In 2010, the Rhode Island government committed $75 million in loans to a video game company started by a former professional baseball player. If that sounds like madness to you, dear reader, fear not. You have simply confirmed yourself to be of sounder sanity than the Rhode Island state government, a bar which was impressively low in 2010. Unbearably predictably, the video game company, 38 Studios, declared bankruptcy two years later, in a move that left founder Curt Schilling short by about $50 million and had Rhode Island taxpayers on the hook for $90 million in bonds towards former investors. What began as a misguided attempt to branch into a techy, trendy industry ended with an erosion of nearly all the government’s goodwill in a state that had already been struggling.
This incident would have crippling ramifications for the Superman Building, too. In 2013, High Rock had submitted a proposal to retrofit the property into 280 luxury apartments. As the building had been in a state of disrepair for some time, the proposal requested $75 million in public funds to assist with the renovation. While this bid possessed some positive qualities, such as a viable commercial plan and a slew of jobs opened up through construction, due to the very recent, public failure of the 38 Studios incident, Rhode Island taxpayers were vehemently opposed to supporting yet another venture of murky success. In the years since then, High Rock has struggled to find a viable plan for the Superman Building while keeping up a modicum of maintenance on the structure. They have toyed with demolition plans, further housing ideas, and on one occasion, nearly lost the rights to the building in a tax sale before paying their due at the last minute.

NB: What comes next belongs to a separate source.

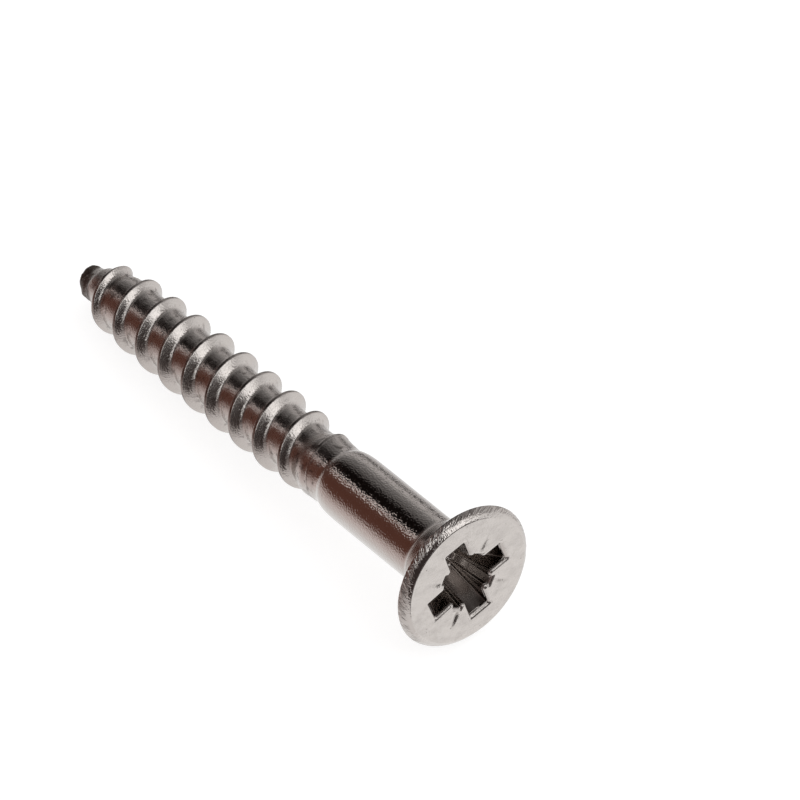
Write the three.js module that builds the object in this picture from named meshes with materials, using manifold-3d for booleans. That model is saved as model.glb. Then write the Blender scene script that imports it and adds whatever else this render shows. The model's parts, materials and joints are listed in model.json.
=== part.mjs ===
// A countersunk wood screw, 4 x 30 mm, with a cross recess and a plain shank.
// It lies on its side with the head towards +X: the edge of the head and a thread crest
// near the point touch the ground, so the axis leans down a little towards the point.
//
// Each place along the screw is its depth below the flat face of the head, in millimetres.
import * as THREE from 'three';
import { mergeVertices } from 'three/addons/utils/BufferGeometryUtils.js';
import Module from 'manifold-3d';

const wasm = await Module();
wasm.setup();

// Overall size: the point of the 30 mm screw is pinched off half a millimetre short
const length = 29.5;

// Head: a flat face, a bevelled edge, a narrow land and a 90 degree seat
const headRadius = 3.7;
const faceRadius = 3.3;
const bevelDepth = 0.35;
const landDepth = 0.4;
const seatFilletRadius = 0.5;

// Shank, and the neck between the shank and the thread
const shankRadius = 1.715;
const neckRadius = 1.535;

// Thread: single start, right hand
const pitch = 1.863;
const coreRadius = 1.37;
const coreStartDepth = 11.4;
const coreEndDepth = 26.8;
const threadRadius = 1.895;
const threadStartDepth = 9.7;
const threadEndDepth = 28.3;
const firstCrestDepth = 11.48;

// Point
const pointRootRadius = 0.95;
const nibDepth = 29.0;
const nibRadius = 0.8;
const nibEndDepth = 29.35;
const nibEndRadius = 0.68;

// Recess: four tapered wings, a tapered bore, and a smaller cross turned by 45 degrees
const recessDepth = 2.3;
const recessTipDepth = 2.75;
const recessRoll = THREE.MathUtils.degToRad(16.2);
const wingSpan = 2.22;
const wingSpanAtDepth = 1.05;
const wingHalfWidth = 0.545;
const wingHalfWidthAtDepth = 0.46;
const boreRadius = 1.33;
const boreRadiusAtDepth = 0.92;
const notchSpan = 1.5;
const notchSpanAtDepth = 1.02;
const notchHalfWidth = 0.23;
const notchHalfWidthAtDepth = 0.2;
const tickInnerRadius = 1.45;
const tickOuterRadius = 2.57;
const tickHalfWidth = 0.09;
const tickDepth = 0.12;
const boreSides = 24;
const cutterOverhang = 0.2;

// Facets round the screw. The ridge is laid out in units of one facet's climb.
const sides = 32;
const climbPerSide = pitch / sides;
const crestHalfUnits = 1;
const rootHalfUnits = 8;

// Each outline lists depths and the radius at each of them.
// The shank rounds over and steps down to the neck.
const shoulderOutline = [
  [8.4, shankRadius],
  [9.0, 1.67],
  [9.28, 1.61],
  [9.42, neckRadius],
];

// The screw without its ridge, from the neck to the point: the neck swells before the core
const bodyOutline = [
  [threadStartDepth, neckRadius],
  [10.6, 1.6],
  [10.95, 1.55],
  [coreStartDepth, coreRadius],
  [coreEndDepth, coreRadius],
  [threadEndDepth, pointRootRadius],
];

// The crest grows out of the neck, runs level and sinks into the point
const crestOutline = [
  [threadStartDepth, neckRadius],
  [10.6, 1.62],
  [11.8, 1.79],
  [13.5, threadRadius],
  [21, threadRadius],
  [25.2, 1.79],
  [27.3, 1.65],
  [threadEndDepth, pointRootRadius],
];

function radiusAlong(outline, depth) {
  const next = Math.max(1, outline.findIndex(([end]) => end >= depth));
  const [startDepth, startRadius] = outline[next - 1];
  const [endDepth, endRadius] = outline[next];
  return THREE.MathUtils.mapLinear(depth, startDepth, endDepth, startRadius, endRadius);
}

// A row of the skin gives the depth and the radius at each of its facet corners.
function plainRow(depth, radius) {
  return () => [depth, radius];
}

// A thread row climbs one unit towards the head at each corner, within the threaded length.
function threadRow(unit, outline) {
  return (corner) => {
    const climbed = firstCrestDepth + (unit - corner) * climbPerSide;
    const depth = THREE.MathUtils.clamp(climbed, threadStartDepth, threadEndDepth);
    return [depth, radiusAlong(outline, depth)];
  };
}

function headRows() {
  const seatEndDepth = landDepth + headRadius - shankRadius;
  const tangentLength = seatFilletRadius * Math.tan(Math.PI / 8);
  const filletDepth = seatEndDepth + tangentLength;
  const fillet = [0, 1, 2, 3].map((step) => {
    const angle = (Math.PI / 4) * (1 - step / 3);
    const depth = filletDepth - seatFilletRadius * Math.sin(angle);
    return plainRow(depth, shankRadius + seatFilletRadius * (1 - Math.cos(angle)));
  });
  return [
    plainRow(0, 0),
    plainRow(0, faceRadius),
    plainRow(bevelDepth, headRadius),
    plainRow(landDepth, headRadius),
    ...fillet,
    ...shoulderOutline.map(([depth, radius]) => plainRow(depth, radius)),
  ];
}

function threadRows() {
  const firstTurn = Math.floor((threadStartDepth - firstCrestDepth) / pitch);
  const lastTurn = Math.ceil((threadEndDepth - firstCrestDepth) / pitch) + 1;
  const rows = [];
  for (let turn = firstTurn; turn <= lastTurn; turn += 1) {
    const unit = turn * sides;
    rows.push(threadRow(unit - rootHalfUnits, bodyOutline));
    rows.push(threadRow(unit - crestHalfUnits, crestOutline));
    rows.push(threadRow(unit + crestHalfUnits, crestOutline));
    rows.push(threadRow(unit + rootHalfUnits, bodyOutline));
  }
  return rows;
}

function pointRows() {
  return [
    plainRow(nibDepth, nibRadius),
    plainRow(nibEndDepth, nibEndRadius),
    plainRow(length, 0),
  ];
}

// The corners straddle the local +X direction, so that a facet is at the bottom.
function skinGeometry(rows) {
  const positions = [];
  const indices = [];
  rows.forEach((row, rowIndex) => {
    for (let corner = 0; corner <= sides; corner += 1) {
      const angle = (((corner % sides) + 0.5) * 2 * Math.PI) / sides;
      const [depth, radius] = row(corner);
      positions.push(radius * Math.cos(angle), radius * Math.sin(angle), -depth);
      if (rowIndex > 0 && corner > 0) {
        const here = rowIndex * (sides + 1) + corner;
        const above = here - (sides + 1);
        indices.push(above - 1, here - 1, here, above - 1, here, above);
      }
    }
  });
  const geometry = new THREE.BufferGeometry();
  geometry.setAttribute('position', new THREE.Float32BufferAttribute(positions, 3));
  geometry.setIndex(indices);
  return geometry;
}

// Triangles that lost an edge when equal corners were merged are left out.
function toManifold(geometry) {
  geometry.deleteAttribute('normal');
  geometry.deleteAttribute('uv');
  const merged = mergeVertices(geometry);
  const corners = merged.index.array;
  const triangles = [];
  for (let first = 0; first < corners.length; first += 3) {
    const [a, b, c] = corners.slice(first, first + 3);
    if (a !== b && b !== c && c !== a) triangles.push(a, b, c);
  }
  return new wasm.Manifold(new wasm.Mesh({
    numProp: 3,
    vertProperties: new Float32Array(merged.attributes.position.array),
    triVerts: new Uint32Array(triangles),
  }));
}

function toGeometry(solid) {
  const mesh = solid.getMesh();
  const geometry = new THREE.BufferGeometry();
  geometry.setAttribute('position', new THREE.BufferAttribute(mesh.vertProperties, 3));
  geometry.setIndex(new THREE.BufferAttribute(mesh.triVerts, 1));
  return geometry;
}

// A tapered bar across the axis. It follows its taper up past the face of the head.
function taperedBar(span, halfWidth, spanAtDepth, halfWidthAtDepth, turn) {
  const bar = new THREE.BoxGeometry(2, 2, recessDepth + cutterOverhang);
  const corners = bar.attributes.position;
  for (let index = 0; index < corners.count; index += 1) {
    const isTop = corners.getZ(index) > 0;
    const depth = isTop ? -cutterOverhang : recessDepth;
    const reach = THREE.MathUtils.mapLinear(depth, 0, recessDepth, span, spanAtDepth);
    const width = THREE.MathUtils.mapLinear(depth, 0, recessDepth, halfWidth, halfWidthAtDepth);
    corners.setXYZ(index, corners.getX(index) * reach, corners.getY(index) * width, -depth);
  }
  return toManifold(bar.rotateZ(turn));
}

function boreSolid() {
  const profile = [
    new THREE.Vector2(0, -recessTipDepth),
    new THREE.Vector2(boreRadiusAtDepth, -recessDepth),
    new THREE.Vector2(boreRadius, cutterOverhang),
    new THREE.Vector2(0, cutterOverhang),
  ];
  return toManifold(new THREE.LatheGeometry(profile, boreSides).rotateX(Math.PI / 2));
}

// A shallow tapering groove on the face, on the line between two wings
function tickSolid(turn) {
  const rise = tickHalfWidth / 2;
  const corners = [
    tickInnerRadius, -tickHalfWidth, rise,
    tickInnerRadius, tickHalfWidth, rise,
    tickInnerRadius, 0, -tickDepth,
    tickOuterRadius, 0, rise,
  ];
  const tick = new THREE.BufferGeometry();
  tick.setAttribute('position', new THREE.Float32BufferAttribute(corners, 3));
  tick.setIndex([0, 1, 2, 0, 3, 1, 1, 3, 2, 2, 3, 0]);
  return toManifold(tick.rotateZ(turn));
}

function recessSolid() {
  const quarterTurn = Math.PI / 2;
  const eighthTurn = Math.PI / 4;
  let recess = boreSolid();
  for (const turn of [recessRoll, recessRoll + quarterTurn]) {
    recess = recess.add(taperedBar(
      wingSpan, wingHalfWidth, wingSpanAtDepth, wingHalfWidthAtDepth, turn));
    recess = recess.add(taperedBar(
      notchSpan, notchHalfWidth, notchSpanAtDepth, notchHalfWidthAtDepth, turn + eighthTurn));
  }
  for (let corner = 0; corner < 4; corner += 1) {
    recess = recess.add(tickSolid(recessRoll + eighthTurn + corner * quarterTurn));
  }
  return recess;
}

// How far the axis leans: the steepest line that the edge of the head and the thread allow
function restingLean(geometry) {
  const corners = geometry.attributes.position;
  const bottomOfLand = headRadius * Math.cos(Math.PI / sides);
  let lean = Math.PI / 2;
  for (let index = 0; index < corners.count; index += 1) {
    const depth = -corners.getZ(index);
    if (depth > coreStartDepth) {
      const rise = bottomOfLand - corners.getX(index);
      lean = Math.min(lean, Math.atan2(rise, depth - landDepth));
    }
  }
  return lean;
}

function woodScrew() {
  const skin = skinGeometry([...headRows(), ...threadRows(), ...pointRows()]);
  const geometry = toGeometry(toManifold(skin).subtract(recessSolid()));
  const nickelPlate = new THREE.MeshStandardMaterial({
    color: 0xc9c2bd,
    roughness: 0.22,
    metalness: 1,
  });
  const mesh = new THREE.Mesh(geometry, nickelPlate);
  mesh.name = 'wood_screw';
  mesh.rotation.y = Math.PI / 2 - restingLean(geometry);
  return mesh;
}

const part = new THREE.Group();
part.add(woodScrew());

// The origin is under the middle of the screw, on the ground that it lies on.
const box = new THREE.Box3().setFromObject(part, true);
const middle = box.getCenter(new THREE.Vector3());
part.position.set(-middle.x, -middle.y, -box.min.z);

export default part;
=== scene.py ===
import json
import math

import bpy
import numpy as np
from mathutils import Matrix, Vector


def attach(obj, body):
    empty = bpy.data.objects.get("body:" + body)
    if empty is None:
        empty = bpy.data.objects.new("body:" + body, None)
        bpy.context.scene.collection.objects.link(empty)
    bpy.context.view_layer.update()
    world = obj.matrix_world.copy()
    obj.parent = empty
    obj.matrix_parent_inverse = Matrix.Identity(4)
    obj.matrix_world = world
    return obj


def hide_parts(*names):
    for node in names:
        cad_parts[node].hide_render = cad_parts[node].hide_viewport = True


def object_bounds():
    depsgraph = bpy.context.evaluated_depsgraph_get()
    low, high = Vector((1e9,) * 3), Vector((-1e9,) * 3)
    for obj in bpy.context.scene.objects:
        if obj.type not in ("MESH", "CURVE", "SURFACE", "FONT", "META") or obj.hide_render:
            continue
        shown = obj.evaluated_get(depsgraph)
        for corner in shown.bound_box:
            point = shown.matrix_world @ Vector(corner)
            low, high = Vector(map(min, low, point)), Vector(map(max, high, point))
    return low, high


# A nickel-plated countersunk wood screw, 4 x 30 mm, lying on a pale floor.
# Its fine skin stands for the CAD node wood_screw. Shape sizes are in millimetres, and each
# place along the screw is its depth below the flat face of the head, as in the CAD.
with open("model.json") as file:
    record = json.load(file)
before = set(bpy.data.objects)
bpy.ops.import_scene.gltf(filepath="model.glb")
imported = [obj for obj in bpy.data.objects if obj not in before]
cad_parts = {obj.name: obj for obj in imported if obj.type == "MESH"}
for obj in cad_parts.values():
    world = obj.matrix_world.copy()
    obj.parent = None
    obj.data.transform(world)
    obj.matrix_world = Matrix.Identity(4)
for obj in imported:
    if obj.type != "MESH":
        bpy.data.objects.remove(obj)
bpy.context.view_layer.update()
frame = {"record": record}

MM = 0.001

# The grid of the skin: its columns run along the screw. Each eighth of the way round, the
# outline of the recess is five straight walls with a rounded corner between each two.
WALL_COLUMNS = (4, 8, 2, 2, 4)
CORNER_COLUMNS = (4, 5, 4, 3)
CORNER_RADII = (0.1, 0.35, 0.12, 0.08)
COLUMNS = 8 * (sum(WALL_COLUMNS) + sum(CORNER_COLUMNS))

# Head
HEAD_RADIUS = 3.7
FACE_RADIUS = 3.3
LAND_DEPTH = 0.4
# The bevel of the head rounds over from the face to the land, as radius and depth
BEVEL = ((3.33, 0.019), (3.39, 0.057), (3.45, 0.097), (3.5, 0.135), (3.55, 0.187), (3.6, 0.248),
         (3.64, 0.305), (3.668, 0.355), (3.688, 0.4), (3.698, 0.44), (3.685, 0.465))
SEAT_FILLET = 0.5
# Rows of the skin, as shares of the way over the face and down the seat
FACE_ROWS = (0, 0.07, 0.16, 0.26, 0.36, 0.46, 0.57, 0.7, 0.85, 0.96, 0.985, 1)
SEAT_ROWS = (0.06, 0.1, 0.18, 0.3, 0.5, 0.7, 0.88, 0.97)
ROUND_STEPS = 6

# Shank, shoulder and neck: depth and radius
SHANK_RADIUS = 1.715
NECK_RADIUS = 1.535
BODY = (
    (2.6, SHANK_RADIUS),
    (8.2, SHANK_RADIUS),
    (8.55, 1.708),
    (8.9, 1.685),
    (9.15, 1.645),
    (9.29, 1.61),
    (9.36, 1.56),
    (9.44, 1.54),
    (9.7, NECK_RADIUS),
)
SHANK_ROW_STEP = 0.22
SHOULDER_ROW_STEP = 0.085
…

In the meantime, the city of Providence has found itself increasingly shifting to a knowledge economy, as the many universities in the city expand their reach out from College Hill and into the Jewelry District and Downtown. In fact, the educational sector has taken its own pass at what to do with the Superman Building, with a group of RISD graduate students specializing in Adaptive Reuse offering community-driven proposals for how the structure could be reused. While these student proposals lean more speculatively, they possess something which High Rock and other downtown developers keenly lack: an eye for who this structure should be for. The RISD student proposals are often focused on finding ways for the homeless or the elderly to gain from a revived Superman Building.
Meanwhile, High Rock followed up their initial luxury apartment proposal with a second, more expensive luxury apartment proposal in recent years.
This issue is one experienced by other key areas of Downtown as well. Kennedy Plaza, the open area opposed to Westminster Street formerly known as Exchange Place, shares a footprint with the Superman Building and has done so since the building’s inception. Indeed, several architectural reviews have specifically commented on the open nature of the Plaza allowing the Superman to feel fully unconstrained in the urban setting. However, the modern Kennedy Plaza suffers from a great deal of homelessness, violence, panhandling, drug dealing, prostitution, and overcrowding. In many ways, the decline of the Plaza, the Superman, and the city can be epitomized in this quote by former mayor and current real-estate partner Joseph Paolino Jr., “No wonder the Superman Building is vacant. What company would want to go there with the problems that exist in Kennedy Plaza today?” With this, Paolino lays the blame for the dereliction of the city’s business and buildings at the doorstep of the most vulnerable and least responsible group of people in the city. Unfortunately, the mindset that the at-risk members of the city need to be shunted out of sight to return business to normal is pervasive among the city government, as evidenced by support for city ordinances which would see a ban on panhandling from vehicles. As the Rhode Island economy continues to slip, wealthy community members like Paolino and High Rock maintain their development of luxury properties, actions which directly exacerbate the ability of low-income residents to afford housing. In this manner, the people behind the Superman Building are more responsible for the issues facing Kennedy Plaza than those who are forced to live within it.
The future of the Industrial National Bank Building is still as nebulous and elusive as the winter winds that whip around downtown Providence as I write these words. Living in New England for the past four years has meant learning to manage the feeling of frost on my face as I leave my Kennedy Plaza apartment and head for College Hill. But despite my begrudging acceptance of the winter climate, I have never been able to predict the ways those winds will blow. As they wisp and cut my face with their frozen ferocity, I am reminded that the tightly-arranged corridors of the downtown architecture form perfect tunnels to heighten their effect. The winds and the buildings that conduct them form an ever-present gauntlet between me and my destination, one that is constantly randomized and remixed with each individual gust. In this unpatterned pattern, I am reminded of the unknowable path that sits in front of the Superman Building. The story of its development is heavily linked to the industrial state of Providence’s past, but possesses an equally weighty link to the hearts and eyes of the people who have lived here for the past few generations. As Rhode Island begins to build a stronger economy with the growth of the “Knowledge District” proving fruitful, there is still hope that the Superman Building can be saved. But the question now becomes, if the city chooses to move backwards, prioritizing the next generation of Providence industrialization and leaving the building derelict at the detriment of the marginalized people in the community, does it deserve to be saved? What does that say about our intent for our cities and the people who live within them?
It doesn’t have to end like this. The city could begin to find ways to reapproach this historic space in ways that serve the people in the city, rather than the ones who own the land. That would be a poetic transition - from the pocket of the elite to the space of the citizen. Concepts and ideas exist which prove a more sustainable and socially beneficial structure is attainable. It may even be possible to reapproach the Superman Building as low-cost housing rather than luxury, perhaps finding a way to help heal Kennedy Plaza and rehabilitate the city’s shining center in one fell swoop.
While there is still much haze around the future of the building, I remain optimistic that, just as those winter winds will always keep blowing through those downtown corridors, the ever-iconic Superman Building will always remain a central figure in the story of Providence, past, present, and (hopefully) future.